▶
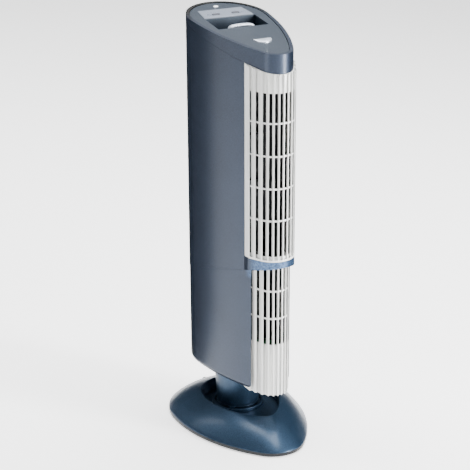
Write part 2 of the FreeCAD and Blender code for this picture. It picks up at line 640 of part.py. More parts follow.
def makeImpeller():
    blades = []
    count = 24
    for index in range(count):
        blade = doc.addObject("Part::Box", "Blade%d" % index)
        blade.Length = 1.1
        blade.Width = 8
        bind(blade, "Height", "fanHigh - fanLow - 2")
        angle = 360.0 * index / count
        turn = FreeCAD.Rotation(FreeCAD.Vector(0, 0, 1), angle)
        lean = FreeCAD.Rotation(FreeCAD.Vector(0, 0, 1), angle - 28)
        reach = turn.multVec(FreeCAD.Vector(0, number("fanRadius") - 8.3, 0))
        blade.Placement = FreeCAD.Placement(reach + FreeCAD.Vector(0, number("fanY"), number("fanLow") + 1), lean)
        blades.append(blade)
    rings = []
    for index, low in enumerate(("fanLow", "(fanLow + fanHigh) / 2 - 0.8", "fanHigh - 2")):
        rings.append(cylinder("DrumDisc%d" % index, "fanRadius", low, "%s + 2" % low, "0", "fanY"))
    bore = cylinder("DrumBore", "shaftRadius", "fanLow - 1", "fanHigh + 1", "0", "fanY")
    node(cut("Impeller", fuse("DrumSolid", rings + blades), [bore]), "impeller")
    node(cylinder("Shaft", "shaftRadius", "fanLow - 20", "fanHigh + 14", "0", "fanY"), "impeller_shaft")


def makeDuct():
    wallTube = cylinder("DuctOutside", "fanRadius + 5", "fanLow - 8", "fanHigh + 8", "0", "fanY")
    inside = cylinder("DuctInside", "fanRadius + 2.5", "fanLow - 9", "fanHigh + 9", "0", "fanY")
    mouth = box("DuctMouth", ("-16", "40"), ("fanY - fanRadius - 8", "fanY - 8"), ("fanLow - 3", "fanHigh + 3"))
    inlet = box("DuctInlet", ("-24", "24"), ("fanY + 14", "fanY + 50"), ("fanLow - 3", "fanHigh + 3"))
    node(cut("Duct", wallTube, [inside, mouth, inlet]), "air_duct")


def deck(name, low, high):
    slab = eggPad(name + "Slab", "tower", low, high, "wall + 1")
    back = box(name + "Back", ("-towerBackRadius", "towerBackRadius"), ("panBack", "backY"), (low, high))
    return common(name, [slab, back])


def makeMotor():
    can = cylinder("MotorCan", "26", "fanLow - 62", "fanLow - 22", "0", "fanY")
    nose = cylinder("MotorNose", "9", "fanLow - 22", "fanLow - 14", "0", "fanY")
    bore = cylinder("MotorBore", "shaftRadius + 0.05", "fanLow - 30", "fanLow - 10", "0", "fanY")
    node(cut("Motor", fuse("MotorSolid", [can, nose]), [bore]), "fan_motor")
    hole = cylinder("BracketHole", "10", "fanLow - 20", "fanLow - 6", "0", "fanY")
    legs = [box("BracketLeg%d" % side, (str(side * 32 - 2), str(side * 32 + 2)), ("fanY - 6", "fanY + 6"),
                ("fanLow - 62", "fanLow - 10")) for side in (-1, 1)]
    floor = box("BracketFloor", ("-34", "34"), ("fanY - 6", "fanY + 6"), ("fanLow - 66", "fanLow - 62"))
    bracket = fuse("BracketSolid", [deck("BracketDeck", "fanLow - 12", "fanLow - 8.3"), floor] + legs)
    node(cut("Bracket", bracket, [hole]), "motor_bracket")
    boss = cylinder("TopBoss", "8", "fanHigh + 8.3", "fanHigh + 17", "0", "fanY")
    seat = cylinder("TopSeat", "5.5", "fanHigh + 7", "fanHigh + 14.5", "0", "fanY")
    top = fuse("TopSolid", [deck("TopDeck", "fanHigh + 8.3", "fanHigh + 11"), boss])
    node(cut("TopBracket", top, [seat]), "bearing_bracket")
    bush = cylinder("BushOutside", "5.5", "fanHigh + 8.3", "fanHigh + 14.5", "0", "fanY")
    bore = cylinder("BushBore", "shaftRadius + 0.05", "fanHigh + 7", "fanHigh + 16", "0", "fanY")
    node(cut("Bush", bush, [bore]), "shaft_bush")


def plateBoxes(name):
    return [box("%s%d" % (name, index), ("%s - plateThick / 2" % x, "%s + plateThick / 2" % x),
                ("cartridgeFront + plateReach", "cartridgeBack - plateReach"),
                ("cartridgeLow + 3", "cartridgeHigh - 2")) for index, x in enumerate((-30, -20, -10, 0, 10, 20, 30))]


def makeCartridge():
    half = "cartridgeHalf"
    outside = box("FrameOutside", ("-" + half, half), ("cartridgeFront", "cartridgeBack"),
                  ("cartridgeLow", "cartridgeHigh"))
    inside = box("FrameInside", ("-%s + 3" % half, "%s - 3" % half), ("cartridgeFront - 1", "cartridgeBack + 1"),
                 ("cartridgeLow + 5", "cartridgeHigh - 5"))
    rungs = [box("FrameRung%d" % row, ("-%s + 1" % half, "%s - 1" % half), ("cartridgeFront", "cartridgeFront + 3"),
                 ("cartridgeLow + %d" % (76 * row), "cartridgeLow + %d" % (76 * row + 4))) for row in (1, 2, 3)]
    frame = fuse("FrameSolid", [cut("FrameRing", outside, [inside])] + rungs)
    node(cut("Frame", frame, plateBoxes("PlateSlot")), "cartridge_frame")
    node(fuse("Plates", plateBoxes("Plate")), "collector_plates")
    wires = [cylinder("Wire%d" % index, "wireRadius", "cartridgeLow + 5", "cartridgeHigh - 5", str(x),
                      "cartridgeBack - 1.5") for index, x in enumerate((-25, -15, -5, 5, 15, 25))]
    node(fuse("Wires", wires), "emitter_wires")
    node(box("HeadPlate", ("-panHalf + gap", "panHalf - gap"), ("panFront + gap", "panBack - gap"),
             ("cartridgeHigh", "cartridgeHigh + 4")), "cartridge_head")
    posts = [box("HandlePost%d" % side, ("%d * handlePost - 3" % side, "%d * handlePost + 3" % side),
                 ("panFront + 5", "panFront + 12"), ("cartridgeHigh + 4", "handleLow + 2")) for side in (-1, 1)]
    grip = box("HandleGrip", ("-handleHalf", "handleHalf"), ("panFront + 5", "panFront + 12"),
               ("handleLow", "handleTop"))
    node(fuse("Handle", [grip] + posts), "cartridge_handle")


def makeRails():
    rails = []
    for side in (-1, 1):
        low, high = ("cartridgeHalf + gap", "60.5") if side > 0 else ("-60.5", "-cartridgeHalf - gap")
        rails.append(box("Rail%d" % side, (low, high), ("8", "27"), ("cartridgeLow - 6", "cartridgeHigh - 8")))
    sill = box("RailSill", ("-60", "60"), ("8", "27"), ("cartridgeLow - 6", "cartridgeLow - gap"))
    node(fuse("Rails", rails + [sill]), "cartridge_guide")
    pins = [box("Contact%d" % side, (str(side * 20 - 3), str(side * 20 + 3)), ("28", "32"),
                ("cartridgeLow - 14", "cartridgeLow - 1")) for side in (-1, 1)]
    block = box("ContactBlock", ("-26", "26"), ("27", "33"), ("cartridgeLow - 22", "cartridgeLow - 13"))
    node(fuse("Contacts", pins + [block]), "contact_block")


def makeBoards():
    board = box("ControlBoard", ("-30", "30"), ("48", "98"), ("672", "673.6"))
    switches = [box("Switch%d" % side, ("%d * buttonX - 3" % side, "%d * buttonX + 3" % side),
                    ("buttonY - 3", "buttonY + 3"), ("673.6", "685.8")) for side in (-1, 1)]
    lamp = cylinder("Lamp", "1.5", "673.6", "690", "0", "lensY")
    node(fuse("Control", [board, lamp] + switches), "control_board")
    supply = box("SupplyBoard", ("-40", "40"), ("-65", "-10"), ("130", "131.6"))
    can = cylinder("SupplyCap", "8", "131.6", "156", "-20", "-45")
    coil = box("SupplyCoil", ("2", "30"), ("-60", "-30"), ("131.6", "158"))
    heat = box("SupplyHeat", ("-34", "-31"), ("-34", "-14"), ("131.6", "160"))
    pillars = [cylinder("Pillar%d" % index, "3", "106", "130", x, y)
               for index, (x, y) in enumerate((("-34", "-15"), ("34", "-15"), ("-25", "-60"), ("25", "-60")))]
    node(fuse("Supply", [supply, can, coil, heat] + pillars), "supply_board")


makeFoot()
makeFootFloor()
makeFootScrews()
makeGland()
makeSwivel()
makeTurntable()
makeNeck()
makeLowerHousing()
makeNeckScrews()
makeUpperHousing()
makeTopRim()
makeLid()
makePanel()
makeReleaseButton()
upperFins = ["upperReach * sin(finStep * (%d))" % index for index in range(-6, 7)]
makeOutlet("upper_grille", "upperHalf", "-upperProud", upperFins, "upperBottom", "capBack", "upperBottom + lipTall",
           "upperSlotLow", "upperSlotHigh", ["upperBar + %d * barPitch" % row for row in range(4)])
lowerFins = ["lowerReach * sin(finStep * (%s))" % (index + 0.5) for index in range(-6, 6)]
makeOutlet("lower_grille", "lowerHalf", "lowerInset", lowerFins, "lowerBottom", "lowerTop", "lowerBottom - 1",
           "lowerSlotLow", "lowerTop - 6", ["lowerBar", "lowerBar + lowerBarPitch"])
makeIntake()
makeImpeller()
makeDuct()
makeMotor()
makeCartridge()
makeRails()
makeBoards()

doc.recompute()
faults = []
for thing in doc.Objects:
    if "Invalid" in thing.State or "Error" in thing.State:
        faults.append("%s: %s" % (thing.Label, thing.State))
for thing in nodes:
    if thing.Shape.isNull() or not thing.Shape.isValid():
        faults.append("%s has no valid shape" % thing.Label)
    elif not thing.Shape.Solids:
        faults.append("%s has no solid" % thing.Label)
if faults:
    raise RuntimeError("; ".join(faults))
os.makedirs("parts", exist_ok=True)
for thing in nodes:
    thing.Shape.exportStep("parts/%s.step" % thing.Label)
    print("%-20s %2d solids %9.0f mm3" % (thing.Label, len(thing.Shape.Solids), thing.Shape.Volume))
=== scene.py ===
import json
import math
import bpy
from mathutils import Matrix, Vector


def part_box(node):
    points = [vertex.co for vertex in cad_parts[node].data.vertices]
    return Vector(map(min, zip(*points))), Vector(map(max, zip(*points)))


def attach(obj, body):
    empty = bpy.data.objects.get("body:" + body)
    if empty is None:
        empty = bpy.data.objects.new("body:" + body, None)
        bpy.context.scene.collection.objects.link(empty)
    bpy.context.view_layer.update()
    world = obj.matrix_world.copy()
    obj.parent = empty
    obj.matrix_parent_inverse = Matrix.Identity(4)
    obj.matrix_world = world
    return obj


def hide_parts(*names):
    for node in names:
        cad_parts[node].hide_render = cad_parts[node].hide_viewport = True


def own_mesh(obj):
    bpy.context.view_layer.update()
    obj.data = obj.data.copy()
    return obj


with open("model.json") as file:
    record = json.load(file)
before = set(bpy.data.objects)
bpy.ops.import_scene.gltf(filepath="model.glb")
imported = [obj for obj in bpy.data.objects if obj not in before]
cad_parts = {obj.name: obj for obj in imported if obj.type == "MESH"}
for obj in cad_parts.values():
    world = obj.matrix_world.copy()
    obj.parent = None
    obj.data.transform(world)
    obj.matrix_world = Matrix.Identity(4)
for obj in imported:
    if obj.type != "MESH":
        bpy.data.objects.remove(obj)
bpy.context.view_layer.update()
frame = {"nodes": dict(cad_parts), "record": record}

# Blower tower: lacquered shells, ribbed outlet grilles and a lift-out cartridge, dressed round the
# fixed frame.
# Metres, +Z up, front towards -Y.

nodes = frame["nodes"]
mm = 0.001


# colours and shader nodes

def toLinear(hexColour):
    channels = [int(hexColour[place:place + 2], 16) / 255 for place in (1, 3, 5)]
    return tuple(c / 12.92 if c <= 0.04045 else ((c + 0.055) / 1.055) ** 2.4 for c in channels) + (1.0,)


def addNode(tree, kind, settings=None, links=None):
    made = tree.nodes.new(kind)
    for name, value in (settings or {}).items():
        if isinstance(name, int) or name in made.inputs:
            made.inputs[name].default_value = value
        else:
            setattr(made, name, value)
    for name, source in (links or {}).items():
        tree.links.new(source, made.inputs[name])
    return made


def startMaterial(name, values):
    material = bpy.data.materials.new(name)
    material.use_nodes = True
    tree = material.node_tree
    shader = tree.nodes["Principled BSDF"]
    for socket in ("Metallic", "Roughness", "IOR", "Coat Weight", "Coat Roughness", "Specular IOR Level"):
        if socket in values:
            shader.inputs[socket].default_value = values[socket]
    place = addNode(tree, "ShaderNodeTexCoord").outputs["Object"]
    return material, tree, shader, place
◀
→ **Task instructions**:
Repeat these lines exactly and nothing more: the one containing "doc.recompute()", the one containing "obj.matrix_world = world", and all the lines between.

→ **Written solution**:
doc.recompute()
faults = []
for thing in doc.Objects:
    if "Invalid" in thing.State or "Error" in thing.State:
        faults.append("%s: %s" % (thing.Label, thing.State))
for thing in nodes:
    if thing.Shape.isNull() or not thing.Shape.isValid():
        faults.append("%s has no valid shape" % thing.Label)
    elif not thing.Shape.Solids:
        faults.append("%s has no solid" % thing.Label)
if faults:
    raise RuntimeError("; ".join(faults))
os.makedirs("parts", exist_ok=True)
for thing in nodes:
    thing.Shape.exportStep("parts/%s.step" % thing.Label)
    print("%-20s %2d solids %9.0f mm3" % (thing.Label, len(thing.Shape.Solids), thing.Shape.Volume))
=== scene.py ===
import json
import math
import bpy
from mathutils import Matrix, Vector


def part_box(node):
    points = [vertex.co for vertex in cad_parts[node].data.vertices]
    return Vector(map(min, zip(*points))), Vector(map(max, zip(*points)))


def attach(obj, body):
    empty = bpy.data.objects.get("body:" + body)
    if empty is None:
        empty = bpy.data.objects.new("body:" + body, None)
        bpy.context.scene.collection.objects.link(empty)
    bpy.context.view_layer.update()
    world = obj.matrix_world.copy()
    obj.parent = empty
    obj.matrix_parent_inverse = Matrix.Identity(4)
    obj.matrix_world = world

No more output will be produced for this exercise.